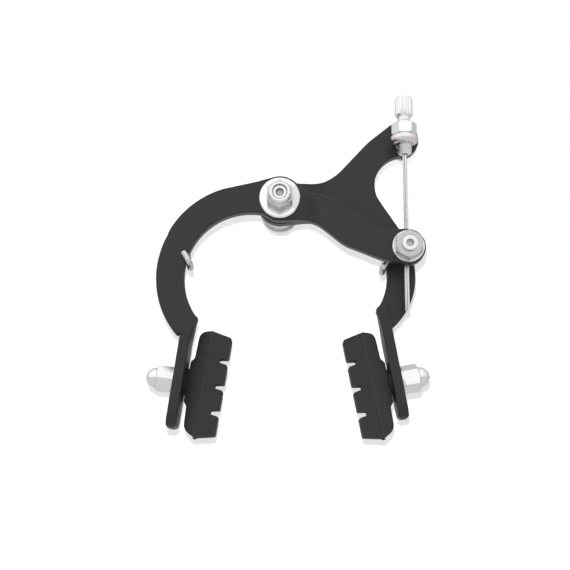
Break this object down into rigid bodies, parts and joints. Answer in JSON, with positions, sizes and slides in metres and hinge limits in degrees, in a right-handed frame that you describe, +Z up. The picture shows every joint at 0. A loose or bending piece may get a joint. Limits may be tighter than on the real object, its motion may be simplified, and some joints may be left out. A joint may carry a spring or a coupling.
{
  "type": "caliper brake",
  "caption": "Side-pull bicycle rim brake: crossed cranked arms on a pivot bolt, notched pads in slotted legs, cable anchor and barrel adjuster, held open by a return spring.",
  "frame": {"origin": "on the pivot bolt's axis, at the outer face of the rear nut, where the free thread starts", "axes": "+X to the right as seen from the front, +Y to the rear along the pivot bolt, +Z up"},
  "size_m": [0.1131, 0.0617, 0.1384],
  "materials": {
    "arm_paint": "satin black coating",
    "bright_steel": "bright plated",
    "zinc_steel": "zinc plated",
    "black_steel": "black oxide",
    "spring_steel": "drawn wire",
    "stop_brass": "nickel plated",
    "bright_aluminium": "machined",
    "pad_rubber": "moulded, matt"
  },
  "bodies": {
    "base": {"pivot_bolt": "bright_steel", "front_washer": "bright_steel", "pivot_jam_nut": "bright_steel", "pivot_lock_nut": "bright_steel", "mid_washer": "zinc_steel", "rear_washer": "zinc_steel", "spring_seat": "zinc_steel", "return_spring": "spring_steel", "toothed_washer": "zinc_steel", "radius_spacer": "bright_aluminium", "frame_washer": "bright_steel", "frame_nut": "bright_steel"},
    "front_caliper_arm": {"front_arm": "arm_paint"},
    "rear_caliper_arm": {"rear_arm": "arm_paint"},
    "anchor": {"anchor_bolt": "bright_steel", "anchor_washer": "bright_steel", "anchor_nut": "bright_steel", "inner_wire": "spring_steel"},
    "stop": {"cable_stop": "stop_brass", "stop_washer": "zinc_steel", "stop_nut": "bright_steel"},
    "barrel": {"barrel_adjuster": "bright_aluminium"},
    "barrel_nut": {"barrel_lock_nut": "bright_aluminium"},
    "left_clamp": {"left_pad_washer": "bright_steel", "left_acorn_nut": "bright_steel"},
    "left_pad": {"left_brake_pad": "pad_rubber", "left_pad_stud": "black_steel"},
    "right_clamp": {"right_pad_washer": "bright_steel", "right_acorn_nut": "bright_steel"},
    "right_pad": {"right_brake_pad": "pad_rubber", "right_pad_stud": "black_steel"}
  },
  "joints": [
    {"name": "front_arm_pivot", "type": "hinge", "parent": "base", "child": "front_caliper_arm", "pos_m": [0, -0.0305, 0], "axis": [0, -1, 0], "range_deg": [0, 10], "stiffness_Nm_per_rad": 0.8, "springref_deg": -34.38, "deforming": ["return_spring"]},
    {"name": "rear_arm_pivot", "type": "hinge", "parent": "base", "child": "rear_caliper_arm", "pos_m": [0, -0.0245, 0], "axis": [0, 1, 0], "range_deg": [0, 10]},
    {"name": "anchor_swivel", "type": "hinge", "parent": "front_caliper_arm", "child": "anchor", "pos_m": [0.0507, -0.034, -0.0204], "axis": [0, -1, 0], "range_deg": [-15, 5]},
    {"name": "stop_swivel", "type": "hinge", "parent": "rear_caliper_arm", "child": "stop", "pos_m": [0.0507, -0.02, 0.0257], "axis": [0, -1, 0], "range_deg": [-5, 12]},
    {"name": "barrel_turn", "type": "hinge", "parent": "stop", "child": "barrel", "pos_m": [0.0507, -0.0289, 0.0257], "axis": [0, 0, 1], "continuous": true},
    {"name": "barrel_nut_turn", "type": "hinge", "parent": "stop", "child": "barrel_nut", "pos_m": [0.0507, -0.0289, 0.03], "axis": [0, 0, 1], "continuous": true},
    {"name": "left_pad_slide", "type": "slide", "parent": "front_caliper_arm", "child": "left_clamp", "axis": [0.1478, 0, 0.989], "range_m": [-0.005, 0.005]},
    {"name": "left_pad_swivel", "type": "hinge", "parent": "left_clamp", "child": "left_pad", "pos_m": [-0.0378, -0.0215, -0.0725], "axis": [0.989, 0, -0.1478], "range_deg": [-95, 95]},
    {"name": "right_pad_slide", "type": "slide", "parent": "rear_caliper_arm", "child": "right_clamp", "axis": [-0.1788, 0, 0.9839], "range_m": [-0.005, 0.005]},
    {"name": "right_pad_swivel", "type": "hinge", "parent": "right_clamp", "child": "right_pad", "pos_m": [0.0444, -0.0215, -0.0727], "axis": [-0.9839, 0, -0.1788], "range_deg": [-95, 95]}
  ],
  "couplings": [
    {"joint": "rear_arm_pivot", "follows": "front_arm_pivot", "ratio": 1},
    {"joint": "anchor_swivel", "follows": "front_arm_pivot", "ratio": -1.17},
    {"joint": "stop_swivel", "follows": "front_arm_pivot", "ratio": 0.83}
  ]
}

....

Directions for this task ->
All of the data needs to be printed once more, exactly.

Written reply ->
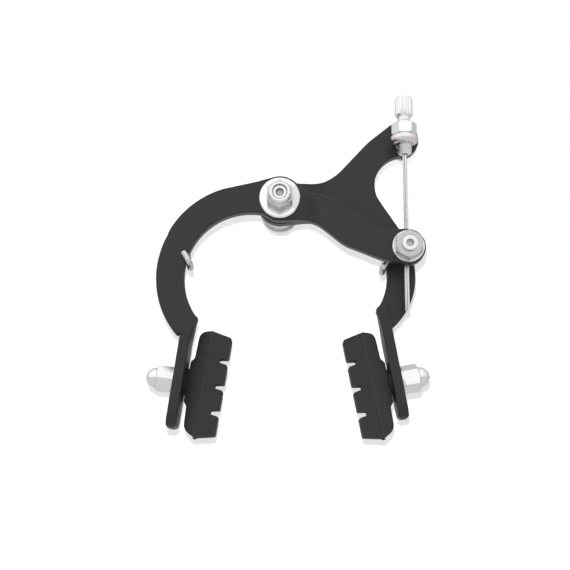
Break this object down into rigid bodies, parts and joints. Answer in JSON, with positions, sizes and slides in metres and hinge limits in degrees, in a right-handed frame that you describe, +Z up. The picture shows every joint at 0. A loose or bending piece may get a joint. Limits may be tighter than on the real object, its motion may be simplified, and some joints may be left out. A joint may carry a spring or a coupling.
{
  "type": "caliper brake",
  "caption": "Side-pull bicycle rim brake: crossed cranked arms on a pivot bolt, notched pads in slotted legs, cable anchor and barrel adjuster, held open by a return spring.",
  "frame": {"origin": "on the pivot bolt's axis, at the outer face of the rear nut, where the free thread starts", "axes": "+X to the right as seen from the front, +Y to the rear along the pivot bolt, +Z up"},
  "size_m": [0.1131, 0.0617, 0.1384],
  "materials": {
    "arm_paint": "satin black coating",
    "bright_steel": "bright plated",
    "zinc_steel": "zinc plated",
    "black_steel": "black oxide",
    "spring_steel": "drawn wire",
    "stop_brass": "nickel plated",
    "bright_aluminium": "machined",
    "pad_rubber": "moulded, matt"
  },
  "bodies": {
    "base": {"pivot_bolt": "bright_steel", "front_washer": "bright_steel", "pivot_jam_nut": "bright_steel", "pivot_lock_nut": "bright_steel", "mid_washer": "zinc_steel", "rear_washer": "zinc_steel", "spring_seat": "zinc_steel", "return_spring": "spring_steel", "toothed_washer": "zinc_steel", "radius_spacer": "bright_aluminium", "frame_washer": "bright_steel", "frame_nut": "bright_steel"},
    "front_caliper_arm": {"front_arm": "arm_paint"},
    "rear_caliper_arm": {"rear_arm": "arm_paint"},
    "anchor": {"anchor_bolt": "bright_steel", "anchor_washer": "bright_steel", "anchor_nut": "bright_steel", "inner_wire": "spring_steel"},
    "stop": {"cable_stop": "stop_brass", "stop_washer": "zinc_steel", "stop_nut": "bright_steel"},
    "barrel": {"barrel_adjuster": "bright_aluminium"},
    "barrel_nut": {"barrel_lock_nut": "bright_aluminium"},
    "left_clamp": {"left_pad_washer": "bright_steel", "left_acorn_nut": "bright_steel"},
    "left_pad": {"left_brake_pad": "pad_rubber", "left_pad_stud": "black_steel"},
    "right_clamp": {"right_pad_washer": "bright_steel", "right_acorn_nut": "bright_steel"},
    "right_pad": {"right_brake_pad": "pad_rubber", "right_pad_stud": "black_steel"}
  },
  "joints": [
    {"name": "front_arm_pivot", "type": "hinge", "parent": "base", "child": "front_caliper_arm", "pos_m": [0, -0.0305, 0], "axis": [0, -1, 0], "range_deg": [0, 10], "stiffness_Nm_per_rad": 0.8, "springref_deg": -34.38, "deforming": ["return_spring"]},
    {"name": "rear_arm_pivot", "type": "hinge", "parent": "base", "child": "rear_caliper_arm", "pos_m": [0, -0.0245, 0], "axis": [0, 1, 0], "range_deg": [0, 10]},
    {"name": "anchor_swivel", "type": "hinge", "parent": "front_caliper_arm", "child": "anchor", "pos_m": [0.0507, -0.034, -0.0204], "axis": [0, -1, 0], "range_deg": [-15, 5]},
    {"name": "stop_swivel", "type": "hinge", "parent": "rear_caliper_arm", "child": "stop", "pos_m": [0.0507, -0.02, 0.0257], "axis": [0, -1, 0], "range_deg": [-5, 12]},
    {"name": "barrel_turn", "type": "hinge", "parent": "stop", "child": "barrel", "pos_m": [0.0507, -0.0289, 0.0257], "axis": [0, 0, 1], "continuous": true},
    {"name": "barrel_nut_turn", "type": "hinge", "parent": "stop", "child": "barrel_nut", "pos_m": [0.0507, -0.0289, 0.03], "axis": [0, 0, 1], "continuous": true},
    {"name": "left_pad_slide", "type": "slide", "parent": "front_caliper_arm", "child": "left_clamp", "axis": [0.1478, 0, 0.989], "range_m": [-0.005, 0.005]},
    {"name": "left_pad_swivel", "type": "hinge", "parent": "left_clamp", "child": "left_pad", "pos_m": [-0.0378, -0.0215, -0.0725], "axis": [0.989, 0, -0.1478], "range_deg": [-95, 95]},
    {"name": "right_pad_slide", "type": "slide", "parent": "rear_caliper_arm", "child": "right_clamp", "axis": [-0.1788, 0, 0.9839], "range_m": [-0.005, 0.005]},
    {"name": "right_pad_swivel", "type": "hinge", "parent": "right_clamp", "child": "right_pad", "pos_m": [0.0444, -0.0215, -0.0727], "axis": [-0.9839, 0, -0.1788], "range_deg": [-95, 95]}
  ],
  "couplings": [
    {"joint": "rear_arm_pivot", "follows": "front_arm_pivot", "ratio": 1},
    {"joint": "anchor_swivel", "follows": "front_arm_pivot", "ratio": -1.17},
    {"joint": "stop_swivel", "follows": "front_arm_pivot", "ratio": 0.83}
  ]
}